The sheriff came around early the next morning and met with Cheney. As Cheney had no traveling press aide, it was agreed that Armstrong would inform the local paper. By afternoon Sunday, the story was on the wires.

But Monday, it had become something else altogether, as the White House press corps took on the aspect of that Muslim mob outside the Danish consulate in Beirut. Press secretary Scott McClellan, mild-mannered presenter of the daily press line, got the full Abu Ghraib treatment.

What caused the riot in the briefing room? The White House press corps, self-anointed custodians and conveyers of all news from the White House, had been left in the dark about what had happened in that field, while some little paper in Texas had broken the story, 12 hours after the accident. They had been left out of the loop.

To the White House press corps, it was all about them, about why they were not told, and thus there must be a Nixonian cover-up going on. But as the berating and badgering of McClellan went on and on, broadcast on cable, with clips rebroadcast all week, the White House press corps suffered serious damage. Right-wing talk radio replayed the clips and ripped them to pieces.

Rather than being seen as the informed and cool customers they play on talk shows, the White House press corps came off as nasty prep-school bullies. Said Dana Milbank of The Washington Post: "The press always looks awful. They (the White House) will once again make us look awful."

But the truth is the press revealed itself. The White House had nothing to do with it, unless one believes Cheney went dark for four days knowing a frustrated White House press would go berserk.
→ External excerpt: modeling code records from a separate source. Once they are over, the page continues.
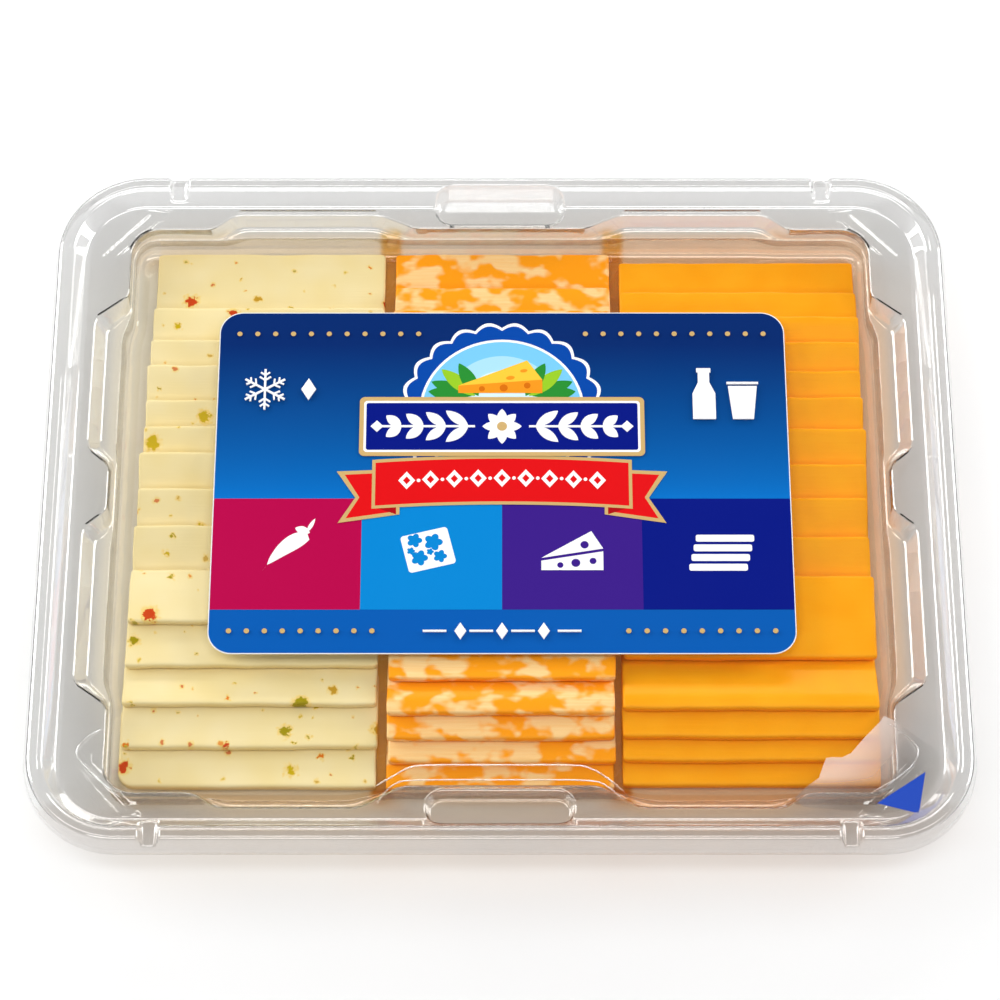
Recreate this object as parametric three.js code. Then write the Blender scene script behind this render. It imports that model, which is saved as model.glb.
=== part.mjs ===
// Sealed tray of sliced cheese: three shingled columns of slices in a clear
// thermoformed tray with a raised rim, a clear lidding film and a printed label.
// Millimetres, +Z up. The origin is the centre of the tray's underside, +X runs
// along the tray's length and -Y points to its front edge.

import * as THREE from "three";

// ---- tray: driving dimensions ----
const TRAY_LENGTH = 270; // left to right, over the rim
const TRAY_WIDTH = 218; // front to back, over the rim
const RIM_CORNER = 27.5; // plan radius of the rim's outer corners
const SHEET = 0.8; // thickness of the formed sheet
const LEDGE_Z = 13.8; // flat ledge that carries the film
const RIM_RISE = 5; // crown of the rim above the ledge
const SKIRT_DROP = 2.6; // lower edge of the rim's skirt below the ledge
const RIM_BAND = 10.2; // width of the rim, from its outer edge to the ledge
const LEDGE_FOLD = 0.9; // flat ledge kept beside the opening on both faces
const INNER_LEDGE_Y = 90; // nothing is pressed into the tray nearer its middle
const SHELF_Z = 8.4; // step inside the bays of the wall
const FOOT_Z = 2.2; // where the wall starts to round into the floor
const FLOOR_INSET = 1.8; // width of that rounding
const FLOOR_HUB = { x: 31, y: 17 }; // where the facets of the flat floor meet
const CORNER_STEPS = 6; // facets of a round corner
const BEND_EASE = 2.6; // how far from a bend of the outline its rounding starts
const BEND_STEPS = 2; // facets of such a bend

// Where the wall's bays begin and end: on the ledge, then in the bay.
const SIDE_BAYS = [
  { from: -64.5, out: -57.5, back: -9, to: -3.5 },
  { from: 12, out: 17.5, back: 61, to: 68.5 },
];
const BACK_BAY = { from: 26, out: 36.5, back: 81, to: 87.5 };
const FRONT_BAY = { from: 28, out: 39.5, back: 80, to: 86.5 };

// Half sizes of the outline at each level. The wall stands in at the corners
// and at the tabs, and out in the bays. pinch narrows the bays towards the floor.
const HALF_LENGTH = TRAY_LENGTH / 2;
const HALF_WIDTH = TRAY_WIDTH / 2;
const RIM_LINE = {
  side: { corner: HALF_LENGTH, bay: HALF_LENGTH, tab: HALF_LENGTH },
  back: { corner: HALF_WIDTH, bay: HALF_WIDTH, tab: HALF_WIDTH },
  front: { corner: HALF_WIDTH, bay: HALF_WIDTH, tab: HALF_WIDTH },
  round: RIM_CORNER,
  pinch: 0,
};
const OPENING = {
  side: { corner: 112.4, bay: 122.2, tab: 115.6 },
  back: { corner: 92.2, bay: 97.3, tab: 92.6 },
  front: { corner: 91.6, bay: 96.2, tab: 89.6 },
  round: 9,
  pinch: 0,
};
const STEP_OUTER = {
  side: { corner: 112, bay: 118.6, tab: 114.2 },
  back: { corner: 91.8, bay: 95.2, tab: 92.1 },
  front: { corner: 91.1, bay: 93.9, tab: 89.2 },
  round: 8.2,
  pinch: 2.2,
};
const STEP_INNER = {
  side: { corner: 111.8, bay: 114.4, tab: 113.8 },
  back: { corner: 91.6, bay: 92.4, tab: 91.9 },
  front: { corner: 90.9, bay: 91.8, tab: 89.0 },
  round: 7.6,
  pinch: 3.2,
};
const WALL_FOOT = {
  side: { corner: 111.5, bay: 113, tab: 113 },
  back: { corner: 91.3, bay: 91.6, tab: 91.6 },
  front: { corner: 90.5, bay: 90.9, tab: 88.8 },
  round: 6,
  pinch: 3.4,
};

// Round-ended pockets pressed into the tabs at the back and the front.
const POCKETS = [
  { y: 99.1, halfLength: 20, halfWidth: 5.6 },
  { y: -96.1, halfLength: 21.3, halfWidth: 5.3 },
];
const POCKET_DEPTH = 3.2; // below the ledge
const POCKET_SLOPE = 1.6; // plan width of the pocket's side
const POCKET_MARKS = [20.5, 19, 17, 14, 7]; // x of outline points beside a pocket

// Small channels that cross the rim near its corners.
const NOTCH_X = 98;
const NOTCH_HALF_WIDTH = 3.2;
const NOTCH_FLOOR = 1.6; // above the ledge
const NOTCH_MARKS = [3.2, 1.6, 0, -1.6, -3.2]; // outline points across a notch

// ---- film and label ----
const FILM_GAP = 0.15;
const FILM_THICKNESS = 0.4;
const FILM_INSET = RIM_BAND + 0.5;
const LABEL = { x: 0.6, y: 6.4, length: 169.3, width: 111.8, round: 7 };
const LABEL_THICKNESS = 0.3;
const LABEL_GAP = 0.1;

// ---- slices ----
const SLICE_THICKNESS = 2.9;
const SLICE_DEPTH = 24; // front to back
const SLICE_GAP = 0.15; // air between two slices
const LAY_STEP = 0.5; // spacing of the laying profile
const SIDE_JITTER = 0.35; // how far a slice is out of line sideways

// Each column is laid from its back edge and from its front edge towards the
// top slice, which covers both fans. Numbers are the y of the slices' showing
// edges, and the x of the column's sides at its back and at its front.
const COLUMNS = [
  {
    name: "pepper",
    color: 0xf3e3b2,
    back: [89, 68.5, 56.5, 47, 35, 26, 17, 5.5, -6.5],
    front: [-86, -75, -63, -51],
    top: { back: -20.5, front: -38 },
    left: [-104.6, -108.8],
    right: [-34.9, -35.2],
  },
  {
    name: "marble",
    color: 0xfcb648,
    back: [89, 75.5, 66, 55.5, 45.5, 35, 24.5, 13, 1, -13],
    front: [-86.5, -79.5, -73.5, -67],
    top: { back: -27, front: -56.5 },
    left: [-31.7, -32.3],
    right: [33.6, 32.7],
  },
  {
    name: "cheddar",
    color: 0xfca41c,
    back: [86, 74, 64, 54.5, 44.5, 35.5, 25, 13.5, 2.5, -10],
    front: [-85.5, -79, -73, -65.5],
    top: { back: -22.5, front: -48.5 },
    left: [36.6, 34.9],
    right: [108.3, 108.5],
  },
];

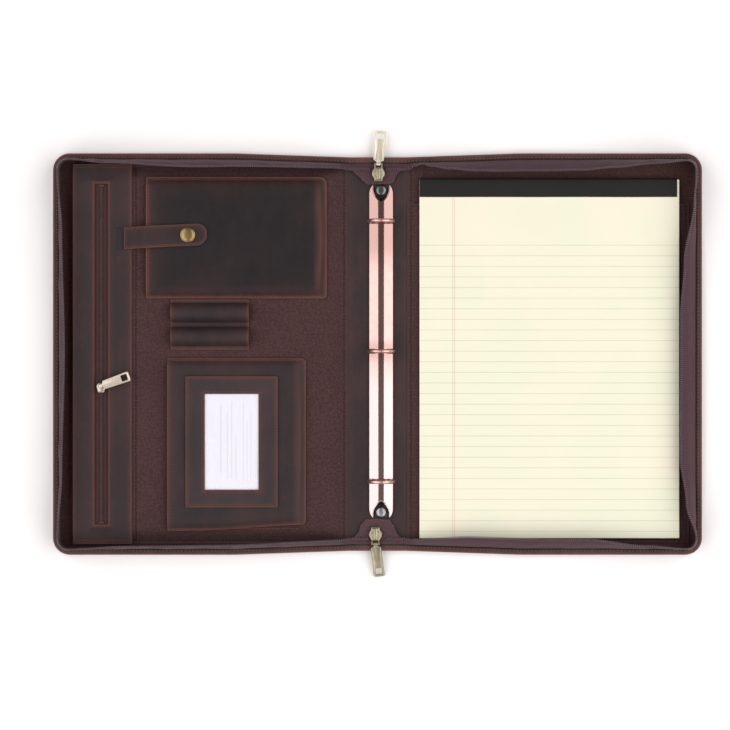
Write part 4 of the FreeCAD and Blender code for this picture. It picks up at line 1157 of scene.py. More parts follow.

Yet, off-putting as their conduct was, the press succeeded. They directed the nation's attention to the shooting. They drove the story into headlines. They captured the agenda from George Bush. They raised suspicions about the incident that linger. They forced the vice president to accept responsibility in an interview with Fox News. And they appear to have driven a wedge between the White House and Cheney, if not between the president and Cheney. By midweek, White House aides were leaking word President Bush felt his vice president mishandled the incident.

The press corps damaged itself, but it also damaged the White House, too, which should take note. The adversary press of the Nixon era is back, and it is out for blood.

As some of us have long argued, the Washington press corps - deeply ideologized as it is - is both a cargo vessel of news and information and a carrier of contraband. Though it flies a neutral flag, there is nothing neutral about it. The D.C. press corps is to liberalism what the Inquisition was to Catholicism: the defender of orthodoxy and scourge of heretics.

In the endless war in Washington, the national press corps is the most formidable ally of the Democratic Party. If it sides with a GOP president, as the press corps did from 9-11 to March 2003, the president is almost invincible.

But when the press returns to its ideological camp, and turns the full force of its hostility on the White House, as it did on Nixon in Watergate and Reagan in Iran-Contra, it is the Democrats' last, best hope of bringing down a president.

Cheney's mistake in this episode was that he acted as a normal human being, not a vice president being stalked. He gave his enemies an opening, and they stormed through it. The lesson of last week is that the Bush White House had better get its act together, because the adversary press has its act together.

They aim to take this president down, and last week they got the scent of blood in their nostrils. It was written all over them in that pressroom.

They liked it, and they will be back.